# START OF Given information

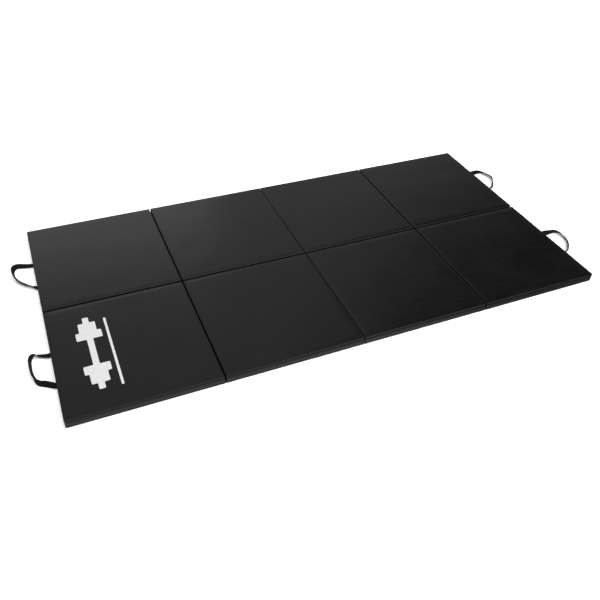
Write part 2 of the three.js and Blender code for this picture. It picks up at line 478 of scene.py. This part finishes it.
class Cover:
    """One panel's vinyl cover as a closed mesh: a top grid, rings down the side, and an underside grid."""

    def __init__(self, label, low, high):
        self.label, self.low, self.high = label, Vector(low), Vector(high)
        self.size = self.high - self.low
        self.rng = rng_for(label)
        self.verts, self.faces = [], []
        self.free, self.limits = [], []  # for each point: whether it swells, and how far at most
        self.waves = [
            (self.rng.uniform(*PUCKER_LENGTHS), self.rng.uniform(0, math.tau), self.rng.uniform(0.5, 1))
            for _ in range(PUCKER_WAVES)
        ]
        self.build()

    def lines(self, profile, size):
        """The grid lines' distances from an edge: those of the edge profile, then an even grid."""
        insets = [inset * MM for inset, _ in profile] + GRID_EASE
        start, end = insets[-1], size / 2
        count = round((end - start) / GRID_STEP)
        insets += [start + (end - start) * k / count for k in range(1, count)]
        return insets

    def radius_at(self, x_side, y_side):
        at_end = self.label[1] == ("1" if x_side == 0 else "4")
        at_side = self.label[0] == ("b" if y_side == 0 else "a")
        return CORNER_RADIUS if at_end and at_side else INNER_CORNER_RADIUS

    def place(self, u, x_side, v, y_side):
        u, v = rounded(u, v, self.radius_at(x_side, y_side))
        x = self.low.x + u if x_side == 0 else self.high.x - u
        y = self.low.y + v if y_side == 0 else self.high.y - v
        return x, y

    def pucker(self, x, y, d):
        """Small gathers that run in from the seam thread."""
        along = x + y
        wave = sum(a * math.sin(math.tau * along / length + phase) for length, phase, a in self.waves)
        return PUCKER * WAVE_SHARE * wave * math.exp(-d / PUCKER_REACH)

    def height(self, profile, d):
        """How far the face lies from the panel's face plane, at a distance from the nearest edge."""
        insets = [inset * MM for inset, _ in profile]
        drops = [drop * MM for _, drop in profile]
        return float(np.interp(d, insets, drops))

    def add_face_grid(self, profile, upper):
        lines = self.lines(profile, self.size.x)
        xs = mirrored(lines, self.size.x)
        stretch = self.size.y / self.size.x
        ease = self.ease(stretch)
        scaled = [d if d < EVEN_EDGE else EVEN_EDGE + (d - EVEN_EDGE) * ease for d in lines]
        ys = mirrored(scaled, self.size.y)
        start, n = len(self.verts), len(xs)
        for v, y_side in ys:
            for u, x_side in xs:
                d = min(u, v)
                x, y = self.place(u, x_side, v, y_side)
                drop = self.height(profile, d)
                ripple = self.pucker(x, y, d) if d > PUCKER_START else 0.0
                z = self.high.z - drop + ripple if upper else self.low.z + drop
                self.verts.append((x, y, z))
                self.free.append(upper and d > profile[-1][0] * MM - 1e-6)
                self.limits.append(CROWN)
        self.faces += grid_faces(n, n, start, flip=not upper)
        return start, n

    def ease(self, stretch):
        """The grid's inner part takes up the difference between the panel's two sides."""
        half = self.size.x / 2
        return (half * stretch - EVEN_EDGE) / (half - EVEN_EDGE)

    def rim(self, start, n):
        """The grid's outer vertices, anticlockwise from above."""
        bottom = [start + j for j in range(n - 1)]
        right = [start + i * n + n - 1 for i in range(n - 1)]
        top = [start + (n - 1) * n + j for j in range(n - 1, 0, -1)]
        left = [start + i * n for i in range(n - 1, 0, -1)]
        return bottom + right + top + left

    def add_ring(self, rim, base_inset, inset, z, free):
        """Copies a rim, moved in or out square to the outline, at another height."""
        points = [Vector(self.verts[k]) for k in rim]
        start = len(self.verts)
        count = len(points)
        for k, p in enumerate(points):
            ahead, behind = points[(k + 1) % count], points[k - 1]
            run = Vector((ahead.x - behind.x, ahead.y - behind.y, 0)).normalized()
            inward = Vector((-run.y, run.x, 0))
            q = p + inward * ((inset - base_inset) * MM - self.side_bulge(p, z))
            ripple = self.pucker(p.x, p.y, BAND_PUCKER) * (0.6 if free else 0.25)
            self.verts.append((q.x, q.y, z + ripple))
            self.free.append(free)
            self.limits.append(BAND_BULGE)
        return list(range(start, start + count))

    def side_bulge(self, p, z):
        """A side that faces a near neighbour swells towards it, clear of the strip in the gap."""
        row, column = self.label
        inner_y = self.low.y if row == "a" else self.high.y
        run = min(p.x - self.low.x, self.high.x - p.x)
        if abs(p.y - inner_y) < ON_SIDE:
            amount, shape = ROW_BULGE, LOW_BULGE
        elif run < ON_SIDE:
            other = int(column) + (1 if p.x > self.low.x + self.size.x / 2 else -1)
            fold = "".join(sorted(column + str(other)))
            if fold not in FOLDS:
                return 0.0
            run = min(p.y - self.low.y, self.high.y - p.y)
            amount, shape = (TIGHT_BULGE, LOW_BULGE) if FOLDS[fold] else (OPEN_BULGE, HIGH_BULGE)
        else:
            return 0.0
        by_height = float(np.interp(z - self.low.z, *shape))
        by_place = float(np.interp(run, BULGE_FADE, (0, 1)))
        return amount * by_height * by_place

    def build(self):
        top, n = self.add_face_grid(TOP_EDGE, True)
        base = TOP_EDGE[0][0]
        top_rim = self.rim(top, n)
        rings = [top_rim]
        for inset, drop in BAND_EDGE:
            rings.append(self.add_ring(top_rim, base, inset, self.high.z - drop * MM, drop > BAND_FREE))
        for inset, drop in reversed(BAND_EDGE):
            lift = (drop - UNDER_SHIFT) * MM
            rings.append(self.add_ring(top_rim, base, inset, self.low.z + lift, drop > BAND_FREE))
        under, n = self.add_face_grid(UNDER_EDGE, False)
        rings.append(self.rim(under, n))
        for upper, lower in zip(rings, rings[1:]):
            count = len(upper)
            for k in range(count):
                m = (k + 1) % count
                self.faces.append((upper[k], lower[k], lower[m], upper[m]))

    def swell(self, obj):
        """Blows the cover out between its seams with a cloth simulation: its rest points and their moves."""
        rest = np.array([v.co for v in obj.data.vertices])
        free = np.array(self.free)
        group = obj.vertex_groups.new(name="sewn")
        group.add([int(k) for k in np.nonzero(~free)[0]], 1.0, "REPLACE")
        cloth = obj.modifiers.new("cloth", "CLOTH")
        s = cloth.settings
        s.vertex_group_mass = "sewn"
        s.quality = 4
        s.mass = 0.35
        s.tension_stiffness = s.compression_stiffness = 25
        s.shear_stiffness = 15
        s.bending_stiffness = 2.0
        s.use_pressure = True
        s.uniform_pressure_force = 4.0
        s.effector_weights.gravity = 0.0
        cloth.collision_settings.use_collision = False
        cloth.point_cache.frame_start = 1
        cloth.point_cache.frame_end = SWELL_FRAMES
        scene = bpy.context.scene
        for f in range(1, SWELL_FRAMES + 1):
            scene.frame_set(f)
        graph = bpy.context.evaluated_depsgraph_get()
        swollen = obj.evaluated_get(graph).to_mesh()
        now = np.array([v.co for v in swollen.vertices])
        obj.evaluated_get(graph).to_mesh_clear()
        obj.modifiers.remove(cloth)
        obj.vertex_groups.remove(group)
        scene.frame_set(1)
        return rest, now - rest

    def settle(self, obj):
        """Puts the swollen shape on the cover, each point's swelling held under its own limit."""
        rest, moved = self.swell(obj)
        reach = np.linalg.norm(moved, axis=1)
        free = np.array(self.free)
        limits = np.array(self.limits)
        level = np.quantile(reach[free], 0.5)
        kept = limits * np.tanh(reach / max(level, 1e-9) * SWELL_GAIN)
        scale = np.where(reach > 1e-9, kept / np.maximum(reach, 1e-9), 0.0)
        co = rest + moved * scale[:, None] * free[:, None]
        co[:, 2] += self.unevenness(rest) * (rest[:, 2] > self.high.z - TOP_LAYER)
        co[:, 2] = np.clip(co[:, 2], self.low.z + FLOOR_CLEARANCE, self.high.z + MOST_PROUD)
        obj.data.vertices.foreach_set("co", co.astype(np.float32).ravel())
        obj.data.update()

    def edge_distance(self, co):
        return np.minimum(
            np.minimum(co[:, 0] - self.low.x, self.high.x - co[:, 0]),
            np.minimum(co[:, 1] - self.low.y, self.high.y - co[:, 1]),
        )

    def unevenness(self, co):
        """Slow hollows and rises of the foam, fading out at the edges."""
        total = np.zeros(len(co))
        for _ in range(UNEVEN_WAVES):
            a, length = self.rng.uniform(0, math.tau), self.rng.uniform(*UNEVEN_LENGTHS)
            phase = self.rng.uniform(0, math.tau)
            run = co[:, 0] * math.cos(a) + co[:, 1] * math.sin(a)
            total += np.sin(run * math.tau / length + phase)
        start, further = UNEVEN_FADE
        fade = np.clip((self.edge_distance(co) - start) / further, 0, 1)
        return UNEVEN * WAVE_SHARE * total * fade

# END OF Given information

#### Prompt:
Only the lines from the top of the data through the line that contains "return x, y" should be quoted, exactly as they stand.

#### Written solution:
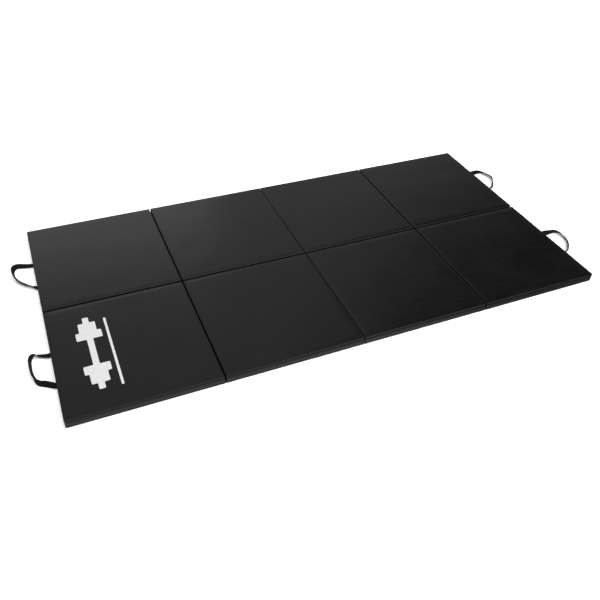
Write part 2 of the three.js and Blender code for this picture. It picks up at line 478 of scene.py. This part finishes it.
class Cover:
    """One panel's vinyl cover as a closed mesh: a top grid, rings down the side, and an underside grid."""

    def __init__(self, label, low, high):
        self.label, self.low, self.high = label, Vector(low), Vector(high)
        self.size = self.high - self.low
        self.rng = rng_for(label)
        self.verts, self.faces = [], []
        self.free, self.limits = [], []  # for each point: whether it swells, and how far at most
        self.waves = [
            (self.rng.uniform(*PUCKER_LENGTHS), self.rng.uniform(0, math.tau), self.rng.uniform(0.5, 1))
            for _ in range(PUCKER_WAVES)
        ]
        self.build()

    def lines(self, profile, size):
        """The grid lines' distances from an edge: those of the edge profile, then an even grid."""
        insets = [inset * MM for inset, _ in profile] + GRID_EASE
        start, end = insets[-1], size / 2
        count = round((end - start) / GRID_STEP)
        insets += [start + (end - start) * k / count for k in range(1, count)]
        return insets

    def radius_at(self, x_side, y_side):
        at_end = self.label[1] == ("1" if x_side == 0 else "4")
        at_side = self.label[0] == ("b" if y_side == 0 else "a")
        return CORNER_RADIUS if at_end and at_side else INNER_CORNER_RADIUS

    def place(self, u, x_side, v, y_side):
        u, v = rounded(u, v, self.radius_at(x_side, y_side))
        x = self.low.x + u if x_side == 0 else self.high.x - u
        y = self.low.y + v if y_side == 0 else self.high.y - v
        return x, y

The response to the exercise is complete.